STT-MRAM consists of three layers connected by a magnetic tunnel junction. A thin dielectric layer is surrounded by a magnetic fixed layer and a magnetic free layer. This is a more simple alternative to traditional CMOS transistor designs. It also has a smaller footprint: one STT cell is 56.7 per cent smaller than an equivalent SRAM cell. STT-MRAM is also performant and uniquely suited to the high-performance computing sphere.

 

FeRAM

Ferroelectric RAM (FeRAM) is similar to dynamic RAM (DRAM), though a ferroelectric layer replaces a dielectric layer. This layer is polarised, allowing for field switching and memorisation. FeRAM is innately more compact than DRAM, and its tunability makes it flexible enough for a variety of applications.

FeRAM is power efficient and adept at quick writes. Furthermore, FeRAM can store data for roughly a decade at 85 degrees celsius. This longevity can multiply in low-power systems.

 

RRAM

Dubbed 'resistive RAM', RRAM comprises a conductive top layer, a silicon medium, and a non-metallic lower layer. Voltage is applied to a pair of electrodes, which diffuse into a switching layer. RRAM is often compared to NAND flash memory, yet it's much denser. RRAM silicon wafers are strikingly compact. RRAM also has a huge production advantage: most fabricators won’t have to retool their manufacturing processes to produce RRAM at scale.

 

The Evolution of AI Applications

AI is focused on rapid processing and automation, i.e. tasks which require heavy computing power. Many mobile processors today can tackle neural networking operations, and some can handle millions, or even billions, at a given moment.

This power is impressive at the processing level, but memory technology represents the largest remaining bottleneck in neural networking. Project TEMPO aims to solve this current hurdle.

AI applications are growing in complexity and number—that much is undeniable. These applications are becoming more pervasive via smartphones and home assistants.

Consider Google Home and the Amazon Echo family: two popular platforms that use natural-language processing. These algorithms analyse speech in real time, translating it internally into commands.

 

From left to right: a microphone icon (voice recognition button) and Siri's active voice command screen. Image courtesy of Twilio.

 

Though this appears simple at the user experience level (as it should), the background processes are relatively complex.

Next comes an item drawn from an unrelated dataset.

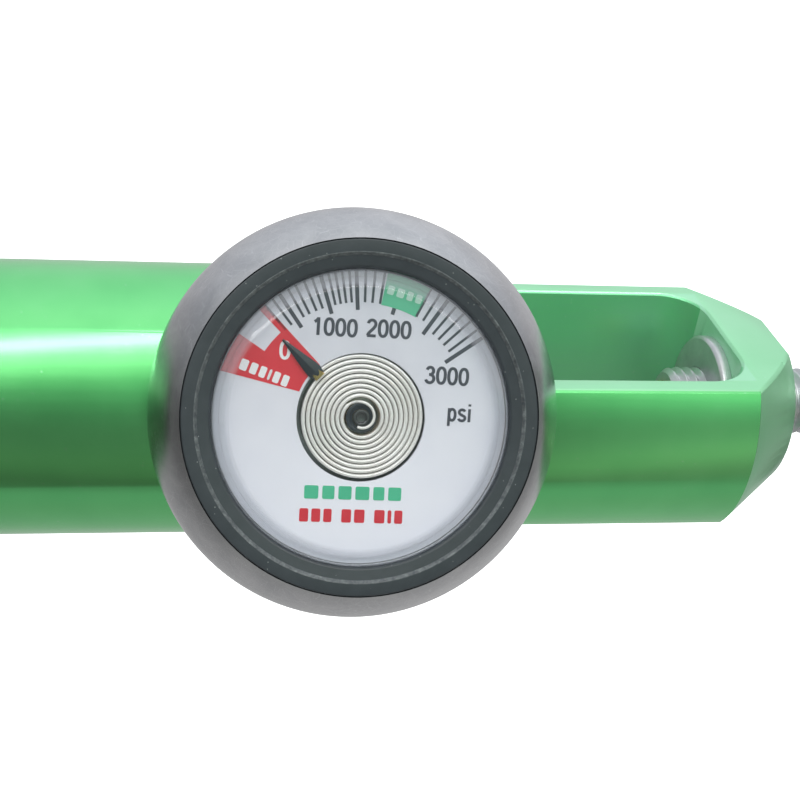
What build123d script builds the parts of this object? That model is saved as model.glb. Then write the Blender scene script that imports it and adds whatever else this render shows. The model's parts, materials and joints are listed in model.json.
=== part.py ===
from build123d import *
import os
from math import sin, cos, tan, pi, radians, sqrt, atan2, degrees

# Yoke-type medical oxygen pressure regulator with a contents gauge.
# Millimetres. X runs along the barrel from the flow selector knob to the clamp
# screw, Z is the direction in which a valve post passes through the yoke, and
# the origin is on the barrel axis at the sealing face of the inlet washer.

# ---------------------------------------------------------------- driving sizes
barrel_r = 19.0            # 38 mm (1.5 in) round bar
barrel_left = -78.4        # knob end of the barrel
wall_x = -2.4              # inner wall of the yoke, which carries nipple and pins
slot_end_x = 35.65         # end wall of the yoke slot
slot_half = 12.4           # half width of the slot, for a 22.2 mm (7/8 in) post
slot_corner_r = 6.3        # corner radius at the slot's end wall
flat_half = 11.5           # yoke flats are 23 mm apart
cone_x = 35.2              # the end chamfer starts here
end_x = 43.8               # end face of the yoke
end_r = 12.2               # end face radius
edge_break = 0.35          # broken edges of the yoke

gauge_x = -20.4            # gauge axis crosses the barrel axis here
gauge_tilt = 30.0          # gauge axis above the horizontal front direction, degrees
case_r = 23.9              # largest radius of the gauge case
rim_r = 19.8               # front rim of the gauge case
lens_r = 16.5
lens_face_r = 14.7
dial_r = 16.45
dial_hole_r = 7.2
h_case_back = 20.4         # heights are measured from the barrel axis
h_case_wide = 30.2
h_rim = 37.8
h_dial = 35.6
h_lens = 38.6
coil_r = 6.6
coil_pitch = 0.55
coil_wall = 0.30

bore_r = 14.4              # main bore for piston, port plate and end cap
piston_gap = 1.0           # seat opening with no pressure
run = 0.05                 # radial running clearance

screw_r = 5.0              # M10 x 1.5 clamp screw
screw_pitch = 1.5
tip_x = 26.0               # point of the clamp screw at rest
hub_x0, hub_x1 = 58.0, 72.0

nipple_r = 3.1
pin_circle_r = 14.29       # 9/16 in, pin-index circle
pin_angle = 18.0           # oxygen: positions 2 and 5
pin_r = 2.0
pin_shank_r = 1.6           # shank pressed into the body

barb_angle = -15.0         # directions round the barrel, degrees from +Y towards +Z
relief_angle = -60.0
outlet_x = -66.5

os.makedirs("parts", exist_ok=True)


def save(piece, name):
    piece.part.label = name
    export_step(piece.part, "parts/" + name + ".step")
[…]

As companies expand such capabilities, algorithms will have to evolve in lockstep. This increased functionality comes with a computing cost. While our current technology offers a degree of future-proofing, that extra headroom will eventually run out.

 

The Cognitive Component

These large chunks of reference data are held in memory, based on user routines. Consequently, deep learning and machine learning are based on human cognitive processes, which are emulated and hardware-accelerated. Humans are creatures of habit, and we developed AI to recognise and learn from these patterns.

 

Digital brain concept. Image courtesy of Chartered Financial Analyst Institute.

 

Quick cognition is based on heuristics and associations, which spark recall. That may include associating environmental stimuli with past events, or—perhaps most importantly—drawing from past experiences to solve logic problems.

Think about it this way: we store ageing memories in the 'back of our minds', so to speak, while recent memories are easily accessible. How do we translate this human cognition to hardware? Computers hold data for long periods in storage memory.

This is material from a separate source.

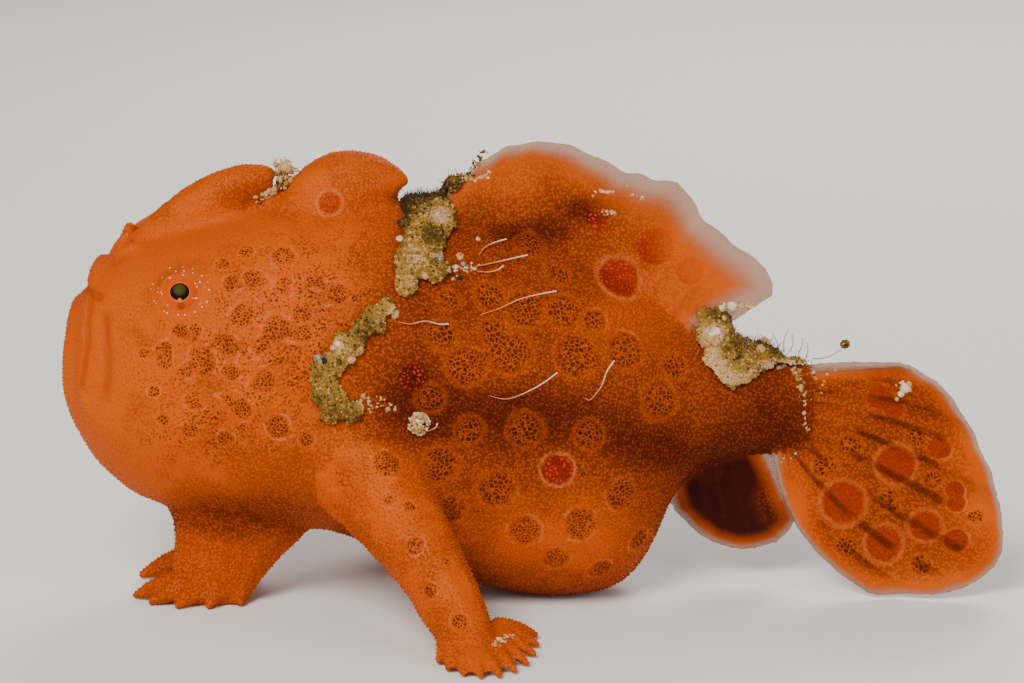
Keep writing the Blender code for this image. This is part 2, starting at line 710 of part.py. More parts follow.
def make_fish():
    clear_scene()
    for name in (FISH, TOOLS):
        new_collection(name)
    orange = new_material("orange_skin", ORANGE, 0.6)
    rust = new_material("rust_skin", RUST, 0.6)
    pale = new_material("pale_orange_skin", PALE_ORANGE, 0.6)
    gold = new_material("golden_crust", CRUST_GOLD, 0.9)
    white = new_material("bait_white", BAIT_WHITE, 0.6)
    dark = new_material("eye_dark", EYE_DARK, 0.1)

    flesh, eyes = make_flesh()
    second_spine = make_spine("second_spine", SECOND_SPINE, [flesh])
    spines = [second_spine, make_spine("third_spine", THIRD_SPINE, [flesh, second_spine])]
    lure = make_lure(flesh, spines)
    dorsal = make_fin("dorsal_fin", DORSAL_ROOTS, DORSAL_TIPS, DORSAL_FORM, [flesh])
    caudal = make_fin("caudal_fin", CAUDAL_ROOTS, CAUDAL_TIPS, CAUDAL_FORM, [flesh])
    anal = make_fin("anal_fin", ANAL_ROOTS, ANAL_TIPS, ANAL_FORM, [flesh, caudal])
    arm, hand = make_arm(flesh)
    leg = make_leg(flesh)
    bpy.context.view_layer.update()
    draw = np.random.default_rng(CRUST_SEED)
    crusts = [
        make_crust("crust_nape", NAPE_CRUST, [flesh, dorsal, spines[1]], draw),
        make_crust("crust_shoulder", SHOULDER_CRUST, [flesh, arm], draw),
        make_crust("crust_stalk", STALK_CRUST, [flesh, dorsal, caudal], draw),
    ]
    pairs = [arm, hand, leg]
    pairs += [mirrored(piece, piece.name.replace("_left", "_right")) for piece in pairs]
    pieces = split_flesh(flesh)
    for name, piece in pieces.items():
        piece.name = name
        dress(piece, orange if name in ("head", "lower_jaw") else rust)
    for piece in (*spines, *pairs):
        dress(piece, orange)
    for piece in (dorsal, anal):
        dress(piece, rust)
    dress(caudal, pale)
    dress(lure, white)
    for piece in crusts:
        dress(piece, gold)
    for piece in eyes:
        dress(piece, dark)
    bpy.data.collections.remove(bpy.data.collections[TOOLS])
    for obj in bpy.data.collections[FISH].objects:
        faces = sum(len(polygon.vertices) - 2 for polygon in obj.data.polygons)
        print(f"{obj.name}: {faces} triangles")


make_fish()
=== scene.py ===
# %% [markdown]
# # A painted frogfish, dressed
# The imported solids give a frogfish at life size: about 90 mm long, resting on its hand-like fins. This
# lesson gives it one unbroken skin, a velvet of tiny prickles, markings, eyes, a bait, and the crusts of
# algae and grit that hide it on the sea bed. Lengths are in metres, and `MM` turns millimetres into metres.

# %% Frame and tools
import math
import random
from functools import partialmethod

import bmesh
import bpy
import numpy as np
from mathutils import Matrix, Vector
from mathutils.bvhtree import BVHTree


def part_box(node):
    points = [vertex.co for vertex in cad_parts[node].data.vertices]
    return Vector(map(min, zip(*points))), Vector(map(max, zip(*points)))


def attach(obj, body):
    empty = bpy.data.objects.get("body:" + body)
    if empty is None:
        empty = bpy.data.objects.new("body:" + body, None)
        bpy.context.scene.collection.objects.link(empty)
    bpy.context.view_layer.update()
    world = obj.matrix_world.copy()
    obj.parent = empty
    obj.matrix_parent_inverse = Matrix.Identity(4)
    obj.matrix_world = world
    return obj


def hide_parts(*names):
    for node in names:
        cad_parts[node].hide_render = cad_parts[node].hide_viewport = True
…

However, quick application data is held in RAM for short periods, where it is cached and readily accessible. Neural networking and machine learning rely heavily on this hardware integration.

As you might expect, some types of RAM are better suited to certain operations. Accordingly, Project TEMPO is based on advancing RAM technology, so these AI operations can become even more efficient. MRAM, FeRAM, and RRAM are flexible technologies with room for improvement. TEMPO’s focus is on squeezing every last ounce of improvement out of these varieties.

 

The Logistics Question

Fabricators are key, as silicon production and experimentation require time and effort. TEMPO is largely research-focused, allowing manufacturers to evaluate their production practices as technology evolves. We are shifting to smaller fabrication processes, which will already require a degree of retooling.

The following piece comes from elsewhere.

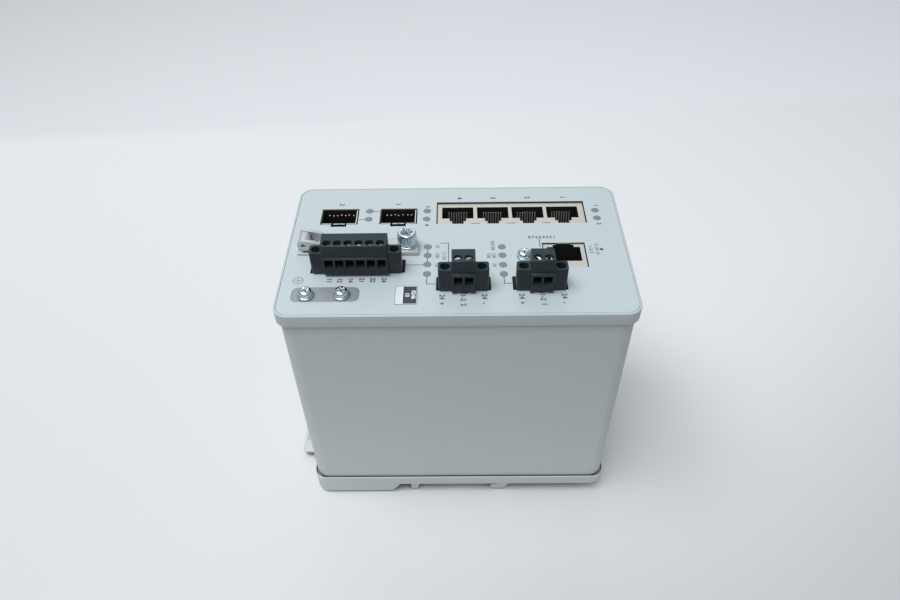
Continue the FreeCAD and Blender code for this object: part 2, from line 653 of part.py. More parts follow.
def thumbscrew():
    """Captive knurled screw: grip, collar, shank through the door and a retaining ring below it."""
    z = PANEL_Z
    x, y = THUMB_X, THUMB_Y
    top = z + 8.1
    parts = [
        knurled(x, y, z + 3.0, z + 7.5, 3.65, 24, 0.25),
        taper(x, y, z + 7.5, top, 3.5, 3.15),
        cyl(x, y, z + 2.3, z + 3.0, 3.7, FINE_SIDES),
        cyl(x, y, z - 2.4, z + 2.3, 1.7),
        cyl(x, y, z + 0.05, z + 0.6, 2.4),
    ]
    save("thumbscrew", cut(fuse(parts), [cross_recess(x, y, top, 2.5, 1.4)]))
    socket = cyl(x, y, z - 5.0, z - 0.35, 2.95, FINE_SIDES)
    save("screw_socket", socket.cut(cyl(x, y, z - 4.2, z + 1, 2.3)))


def card_socket():
    body = box(-50.5, -23.7, -4.4, 0.4, PANEL_Z - 29.0, PANEL_Z - 2.5)
    save("sd_socket", body.cut(box(-49.2, -25.0, -3.1, -0.8, PANEL_Z - 26.0, PANEL_Z)))


# ---------------------------------------------------------------- ground screws and button
def ground_and_button():
    plate_z = PANEL_Z - 0.1
    seat = plate_z + 0.9
    save("ground_washers", group([washer(x, GROUND_Y, plate_z, seat, 2.95, 1.7) for x in GROUND_XS]))
    save("ground_screws", group([pan_screw(x, GROUND_Y, seat, 2.6, 2.2, 1.6, 7.0) for x in GROUND_XS]))

    x, y = BUTTON
    cap = [cyl(x, y, 104.6, 107.3, 1.5), cyl(x, y, 104.6, 105.2, 2.0), cyl(x, y, 107.0, 109.0, 0.55)]
    save("setup_button", fuse(cap))
    case = box(x - 3.0, x + 3.0, y - 3.0, y + 3.0, 100.2, 106.3)
    save("button_switch", cut(case, [cyl(x, y, 103.9, 105.6, 2.1), cyl(x, y, 105.0, 107.0, 1.6)]))


# ---------------------------------------------------------------- boards inside
def boards():
    """Boards, their largest components and the frame that carries them."""
    notch = box(50.5, 61.0, 11.0, 14.0, 98.0, 107.0)
    save("main_board", box(-58.0, 60.0, 11.5, 13.0, 22.0, 106.0).cut(notch))
    notch = box(-61.0, -10.0, 1.0, 3.0, 100.5, 107.0)
    save("io_board", box(-58.0, 60.0, 1.1, 2.6, 30.0, 106.0).cut(notch))
    plan = [(-60.0, -30.5), (42.0, -30.5), (42.0, -13.8), (24.0, -13.8), (24.0, -5.2), (-60.0, -5.2)]
    terminals = prism([(x, y, 99.9) for x, y in plan], (0, 0, 1.6))
    save("terminal_board", cut(terminals, header_pins(0.45, 99.0, 102.0)))
    save("button_board", box(50.5, 60.0, -9.0, 0.8, 98.6, 100.2))
    save("power_board", box(-58.0, 58.0, -32.0, -30.8, 22.0, 98.0))
    core = [box(-20.0, 2.0, -30.8, -14.0, 60.0, 80.0), box(10.0, 26.0, -30.8, -20.0, 62.0, 76.0)]
    save("power_transformers", group(core))
    cans = []
    for x in (-46.0, -33.0):
        can = cyl(0, 0, 0, 14.0, 5.0)
        can.rotate(V(0, 0, 0), V(1, 0, 0), -90)
        can.translate(V(x, -30.8, 68.0))
        cans.append(can)
    save("power_capacitors", group(cans))
    save("switch_chip", box(-14.0, 14.0, 13.0, 15.2, 40.0, 68.0))
    fins = [box(-14.5, 14.5, 15.2, 17.2, 38.0, 70.0)]
    fins += [box(-14.5 + 6.75 * i, -12.5 + 6.75 * i, 17.2, 26.0, 38.0, 70.0) for i in range(5)]
    save("heat_spreader", fuse(fins))
    frame = [box(-58.0, 60.0, -34.0, 30.0, 20.0, 22.0)]
    frame.append(box(-30.0, 30.0, -20.0, 24.0, 19.0, 23.0))
    save("board_frame", cut(frame[0], frame[1:]))
    posts = [box(x - 2.0, x + 2.0, 2.6, 11.5, 34.0, 38.0) for x in (-50.0, 50.0)]
    save("io_board_posts", group(posts))


housing()
light_pipes()
rear_tray()
tray_posts()
din_latch()
terminal_blocks()
modular_jacks()
sfp_cages()
usb_socket()
card_door()
thumbscrew()
card_socket()
ground_and_button()
boards()
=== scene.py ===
# %% [markdown]
# # A DIN rail Ethernet switch
# The object is a shallow metal box that hangs on a 35 mm rail in a control cabinet. Its front
# carries modular jacks, two module cages, screw-terminal plugs, status lamps and a small hinged
# door. Here it lies on its back, with the front facing up. The engineering model is loaded first,
# as a fixed frame, and everything in this script is a finish on it or a finer piece that stands
# for one of its parts. Measures are in metres, and most are written as a number times `MM`.

import json
import math
import random

import bmesh
import bpy
from mathutils import Matrix, Vector


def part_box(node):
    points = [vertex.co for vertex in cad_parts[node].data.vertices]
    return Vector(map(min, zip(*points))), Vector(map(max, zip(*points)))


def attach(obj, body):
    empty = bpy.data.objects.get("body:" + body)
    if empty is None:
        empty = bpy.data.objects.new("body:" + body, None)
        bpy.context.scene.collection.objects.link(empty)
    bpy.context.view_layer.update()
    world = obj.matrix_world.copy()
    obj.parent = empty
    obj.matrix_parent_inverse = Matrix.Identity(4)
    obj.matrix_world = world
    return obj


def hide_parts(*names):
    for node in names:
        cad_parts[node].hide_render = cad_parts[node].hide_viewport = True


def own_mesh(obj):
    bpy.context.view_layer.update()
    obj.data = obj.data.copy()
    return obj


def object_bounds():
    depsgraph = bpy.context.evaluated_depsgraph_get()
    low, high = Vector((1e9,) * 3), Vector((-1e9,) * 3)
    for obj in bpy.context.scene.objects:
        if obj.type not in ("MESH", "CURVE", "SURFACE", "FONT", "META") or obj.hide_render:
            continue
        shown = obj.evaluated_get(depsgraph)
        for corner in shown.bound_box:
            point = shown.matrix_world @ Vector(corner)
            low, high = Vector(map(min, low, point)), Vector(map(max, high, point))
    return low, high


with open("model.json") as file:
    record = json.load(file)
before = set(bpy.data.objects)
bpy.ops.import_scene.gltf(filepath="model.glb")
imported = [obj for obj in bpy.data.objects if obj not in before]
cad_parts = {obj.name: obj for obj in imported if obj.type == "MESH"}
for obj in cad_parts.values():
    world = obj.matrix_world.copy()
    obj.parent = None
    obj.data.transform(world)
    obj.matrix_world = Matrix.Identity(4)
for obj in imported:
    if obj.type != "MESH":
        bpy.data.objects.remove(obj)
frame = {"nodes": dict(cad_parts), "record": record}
cad_low, cad_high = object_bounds()
MM = 0.001
scene = bpy.context.scene
print("loaded", len(frame["nodes"]), "nodes; box", [round(v / MM, 1) for v in cad_high - cad_low], "mm")

# %% [markdown]
# ## Where things are
# Most places come from the frame, so nothing has to be measured twice. The printed marks, the
# floor's tones, the lamp and the camera have typed-in places. Some nodes hold several solids,
# such as the fourteen lamp windows, and `solids` gives the corners of each: it merges the loose
# triangles of a copy and walks from face to face.

# %% Places read from the frame
def solids(node):
    """Corners (low, high) of each separate solid of a CAD node."""
    mesh = bmesh.new()
    mesh.from_mesh(frame["nodes"][node].data)
    bmesh.ops.remove_doubles(mesh, verts=mesh.verts, dist=0.001 * MM)
    left = set(mesh.verts)
    found = []
    while left:
        queue, island = [left.pop()], []
        while queue:
            vert = queue.pop()
            island.append(vert.co.copy())
            for edge in vert.link_edges:
                other = edge.other_vert(vert)
                if other in left:
                    left.remove(other)
                    queue.append(other)
        low = Vector([min(co[i] for co in island) for i in range(3)])
        high = Vector([max(co[i] for co in island) for i in range(3)])
        found.append((low, high))
    mesh.free()
    return sorted(found, key=lambda pair: (round(pair[0].x, 5), round(pair[0].y, 5)))


BEZEL_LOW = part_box("front_bezel")[0]
FILM_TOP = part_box("front_overlay")[1].z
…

Though AI is still maturing overall, engineers will have to eventually face these changes. It’s particularly advantageous to develop memory solutions that utilise existing production methods, aiding scalability.

For example, this is a strength of RRAM—a technology that CEA-Leti has heavily invested in. As these TEMPO partners refine their respective solutions over the next 3 years, it will be interesting to observe any manufacturing ramifications.